Marshall advocated, from the moment he launched his plan, that we should offer partnership, not patronage, and that we should never lose sight of the real bottom line. Prosperity and freedom abroad mean security and opportunity here at home. And Marshall said the purpose of our policy should be, and I quote, “the revival of a working economy in the world so as to permit the emergence of political and social conditions in which free institutions can exist.”
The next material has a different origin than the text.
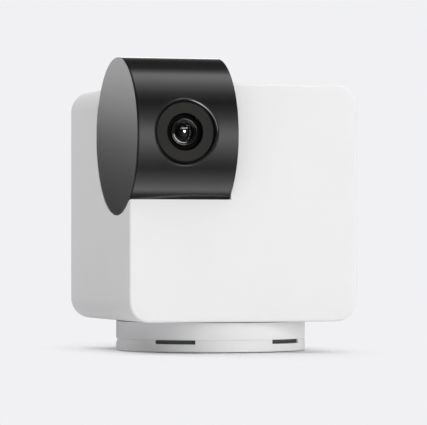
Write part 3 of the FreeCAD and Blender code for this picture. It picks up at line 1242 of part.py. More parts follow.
def reset_switch():
    """Side-facing push switch at the board's back edge."""
    body = block((BOARD_FACE - SWITCH_HEIGHT, BOARD_FACE), (BOARD_BACK - SWITCH_DEPTH, BOARD_BACK),
                 (BUTTON_Z - SWITCH_WIDTH / 2, BUTTON_Z + SWITCH_WIDTH / 2))
    plunger = rod(PLUNGER_RADIUS, Vector(BUTTON_X, BOARD_BACK, BUTTON_Z), PLUNGER_LENGTH, Y_AXIS)
    return fused([body, plunger])


def reset_button():
    """Round button flush with the rear cover; its stem reaches the switch."""
    collar_back = COVER_FRONT - FIT_GAP
    collar_front = collar_back - BUTTON_COLLAR_THICKNESS
    stem_end = BOARD_BACK + PLUNGER_LENGTH + BUTTON_TRAVEL + BUTTON_SWITCH_GAP
    face = COVER_REAR - BUTTON_SINK
    collar = BUTTON_RADIUS + BUTTON_COLLAR
    outline = [(0, stem_end), (BUTTON_STEM_RADIUS, stem_end), (BUTTON_STEM_RADIUS, collar_front),
               (collar, collar_front), (collar, collar_back), (BUTTON_RADIUS, collar_back),
               (BUTTON_RADIUS, face), (0, face)]
    return turned(outline, Vector(BUTTON_X, 0, BUTTON_Z), Y_AXIS, X_AXIS)


def about_speaker(outline):
    """A piece turned about the speaker's axis, from (radius, depth in from the rear cover) points."""
    return turned(outline, Vector(0, COVER_FRONT, SPEAKER_Z), -Y_AXIS, X_AXIS)


def speaker_gasket():
    inner = SPEAKER_RADIUS - GASKET_WIDTH
    return about_speaker([(inner, 0), (SPEAKER_RADIUS, 0), (SPEAKER_RADIUS, GASKET_THICKNESS),
                          (inner, GASKET_THICKNESS)])


def speaker_frame():
    """Steel basket with its rim on the gasket and the magnet on its back."""
    rim = GASKET_THICKNESS
    flange = rim + SPEAKER_FLANGE
    back = rim + SPEAKER_DEPTH
    floor = back - SPEAKER_MAGNET_HEIGHT
    lip = SPEAKER_RADIUS - SPEAKER_LIP
    return about_speaker([(lip, rim), (SPEAKER_RADIUS, rim), (SPEAKER_RADIUS, flange),
                          (SPEAKER_MAGNET_RADIUS, floor + SPEAKER_BASKET_STEP), (SPEAKER_MAGNET_RADIUS, back),
                          (0, back), (0, floor), (SPEAKER_MAGNET_RADIUS - SPEAKER_BASKET_STEP, floor),
                          (lip, flange)])


def speaker_cone():
    rim = GASKET_THICKNESS + CONE_LIFT
    edge = SPEAKER_RADIUS - SPEAKER_LIP - CONE_GAP
    root, top = rim + CONE_DEPTH, rim + CONE_DEPTH - CONE_DOME_RISE
    return about_speaker([(0, top), (CONE_DOME_RADIUS, root), (edge, rim), (edge, rim + CONE_THICKNESS),
                          (CONE_DOME_RADIUS, root + CONE_THICKNESS), (0, top + CONE_THICKNESS)])


def microphone():
    """Small can against the rear cover, over its sound hole."""
    start = Vector(0, COVER_FRONT - MIC_HEIGHT, BODY_TOP - MIC_BELOW_TOP)
    return ring(MIC_RADIUS, MIC_HOLE_RADIUS, start, MIC_HEIGHT, Y_AXIS)


def wifi_antenna():
    """Aerial strip on the inside of the left wall."""
    wall = LEFT + BODY_WALL
    back = BACK - AERIAL_BACK_GAP
    foot = FLOOR_TOP + AERIAL_FLOOR_GAP
    return block((wall, wall + AERIAL_THICKNESS), (back - AERIAL_LENGTH, back), (foot, foot + AERIAL_HEIGHT))


DRUM_PIECES = {
    "drum_shell": drum_shell,
    "drum_cap": drum_cap,
    "lens_hood": lens_hood,
    "ir_window": ir_window,
    "lens_barrel": lens_barrel,
    "front_glass": front_glass,
    "lens_iris": lens_iris,
    "rear_glass": rear_glass,
    "lens_holder": lens_holder,
    "image_sensor": image_sensor,
    "filter_glass": filter_glass,
    "sensor_board": sensor_board,
    "lamp_board": lamp_board,
    "infrared_lamps": infrared_lamps,
    "camera_carrier": camera_carrier,
    "carrier_screws": carrier_screws,
}
OTHER_PIECES = {
    "housing_shell": housing_shell,
    "rear_cover": rear_cover,
    "cover_screws": cover_screws,
    "base_tray": base_tray,
    "base_cover": base_cover,
    "foot_pad": foot_pad,
    "vent_mesh": vent_mesh,
    "thread_insert": thread_insert,
    "ballast_plate": ballast_plate,
    "base_screws": base_screws,
    "port_bezel": port_bezel,
    "usb_inlet": usb_inlet,
    "usb_tongue": usb_tongue,
    "power_board": power_board,
    "power_parts": power_parts,
    "thrust_washer": thrust_washer,
    "pan_bush": pan_bush,
    "pan_gear": pan_gear,
    "retaining_clip": retaining_clip,
    "pan_pinion": pan_pinion,
    "pan_motor": pan_motor,
    "pan_shaft": pan_shaft,
    "tilt_bush": tilt_bush,
    "tilt_gear": tilt_gear,
    "tilt_gear_screws": tilt_gear_screws,
    "tilt_pinion": tilt_pinion,
    "tilt_motor": tilt_motor,
    "tilt_shaft": tilt_shaft,
    "motor_screws": motor_screws,
    "main_board": main_board,
    "board_screws": board_screws,
    "board_sockets": board_sockets,
    "processor_can": processor_can,
    "heat_sink": heat_sink,
    "reset_switch": reset_switch,
    "reset_button": reset_button,
    "speaker_gasket": speaker_gasket,
    "speaker_frame": speaker_frame,
    "speaker_cone": speaker_cone,
    "microphone": microphone,
    "wifi_antenna": wifi_antenna,
}


def export(name, made):
    """Writes one node: a solid, or a group of separate solids."""
    solids = made if isinstance(made, list) else [made]
    shape = Part.makeCompound([s for item in solids for s in item.Solids])
    if not shape.isValid():
        raise ValueError(name + " is not a valid solid")
    shape.exportStep("parts/" + name + ".step")
    print("%-18s %3d solids %10.1f mm3" % (name, len(shape.Solids), shape.Volume))


def main():
    os.makedirs("parts", exist_ok=True)
    for name, make in OTHER_PIECES.items():
        export(name, make())
    for name, make in DRUM_PIECES.items():
        made = make()
        solids = made if isinstance(made, list) else [made]
        for solid in solids:
            solid.rotate(Vector(0, DRUM_Y, DRUM_Z), -X_AXIS, REST_TILT)
        export(name, solids)


if __name__ == "__main__":
    main()
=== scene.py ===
import json
import math

import bmesh
import bpy
from mathutils import Matrix, Vector


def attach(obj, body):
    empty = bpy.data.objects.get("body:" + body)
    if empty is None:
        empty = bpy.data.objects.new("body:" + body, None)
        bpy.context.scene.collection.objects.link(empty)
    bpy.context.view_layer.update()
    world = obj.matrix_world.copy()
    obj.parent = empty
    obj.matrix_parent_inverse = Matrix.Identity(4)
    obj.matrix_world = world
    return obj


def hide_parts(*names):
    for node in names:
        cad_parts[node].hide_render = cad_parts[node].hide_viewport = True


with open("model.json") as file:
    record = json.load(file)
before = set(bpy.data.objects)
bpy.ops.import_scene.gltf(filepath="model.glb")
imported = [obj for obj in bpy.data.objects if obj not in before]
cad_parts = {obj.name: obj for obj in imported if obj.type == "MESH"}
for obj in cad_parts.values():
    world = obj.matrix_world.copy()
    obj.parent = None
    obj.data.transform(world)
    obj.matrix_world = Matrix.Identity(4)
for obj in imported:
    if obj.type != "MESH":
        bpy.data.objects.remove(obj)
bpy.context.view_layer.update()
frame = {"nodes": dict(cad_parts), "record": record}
scene = bpy.context.scene

# Metres in a millimetre
MM = 0.001
BODY_OF = {node: body for body, nodes in frame["record"]["behaviour"]["bodies"].items() for node in nodes}
SLOT_OF = {part["node"]: part["material_slot"] for part in frame["record"]["subparts"]}

# Places on the camera, in millimetres, as its drawing gives them
LENS_X, DRUM_Y, DRUM_Z, DRUM_RADIUS = -23.1, -23.3, 73.2, 26.4
REST_TILT = math.radians(1.6)
# The lens's own frame: Z runs out of the lens along its axis, from the drum's surface
LENS = (Matrix.Translation((LENS_X, DRUM_Y, DRUM_Z)) @ Matrix.Rotation(math.pi / 2 - REST_TILT, 4, "X")
        @ Matrix.Translation((0.0, 0.0, DRUM_RADIUS)))
# The speaker's: Z runs out of its mouth, towards the rear cover
SPEAKER_Z = 57.6
CONE_RIM_Y = 35.8
SPEAKER = Matrix.Translation((0.0, CONE_RIM_Y, SPEAKER_Z)) @ Matrix.Rotation(-math.pi / 2, 4, "X")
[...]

This is another important, historic moment. I think I can imagine the kind of ideas that George Marshall would be offering, and the challenge he would make to all of us as to whether we are up to this moment. It’s not only for Egyptians and Tunisians and others who may follow, but for all of us. So, General Marshall, let me reassure you that the United States is committed to the future of those willing to do the hard work of political and economic reform, to build democratic institutions, and open markets; to respect and protect human rights, and create conditions for men and women to fulfill their own God-given potentials.
If we recall what George Marshall did all those years ago and the benefits that still accrue to us, I hope we will summon the same will to do what is called for today. And with that, I thank you for keeping George Marshall’s values alive and present in this complex and fast-changing world. Thank you very much. (Applause.)